Again. The seventh day was a type of this rest, wherein they were to enjoy the rest of the Sabbath when they arrived in Canaan. The year of Jubilee also was a type of rest, inasmuch as all those who tad sold or mortgaged their inheritance had it restored to them again freely when that year arrived.

Canaan, likewise, may be said to be a type of that rest; for after the Lord had destroyed their enemies, the land (that is, the church) had rest. “There remaineth, therefore, a rest (or keeping of the Sabbath) to the people of God.”

There is also a rest by faith in Christ. But the true rest shall be and end in glory, where there shall be no more hankering after sin, no more infernal workings, no more dismal foreboding thoughts, causing you to feel like a walking plague. There we shall have no more asthmatic lungs; then no more afflictions for ever. “There remaineth therefore a rest to the people of God.”

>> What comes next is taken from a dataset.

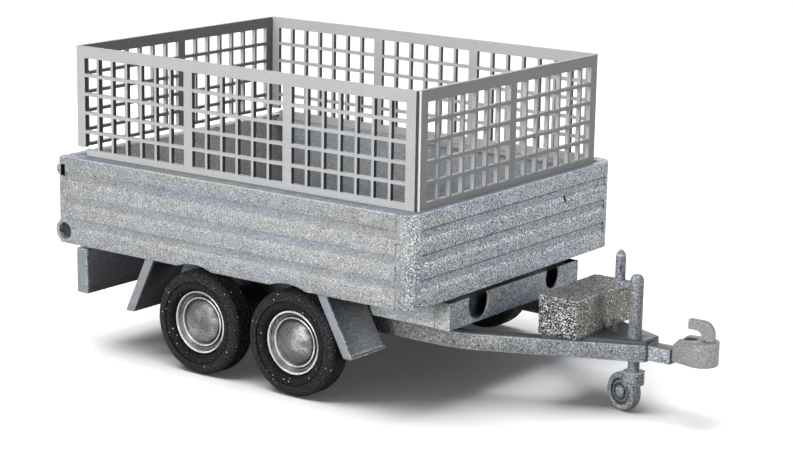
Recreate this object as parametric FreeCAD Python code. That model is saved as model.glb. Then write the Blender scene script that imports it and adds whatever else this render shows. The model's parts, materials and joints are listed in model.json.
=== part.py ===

Now, the child of God has no promise of rest here. But I labored hard to prove God not true; for the Word of God tells me that it is through much tribulation I must enter the kingdom, while I labored to get through without tribulation and without crosses. But God’s Word is true; therefore these troubles will come on. But though foes increase and trials follow hard upon me, nevertheless, there remaineth a rest to the people of God. When that day arrives, then farewell to all that would hinder!

[We are obliged to the kind friend who has sent us the above Notes, which bear every mark of being authentic. Still, we feel they are bad “notes”—mere loose, disjointed scraps, and give a very inadequate representation of what the sermon doubtless was as preached by Mr. Gadsby.—J.C. Philpot, in “G. 8.,” Dee., 1847.]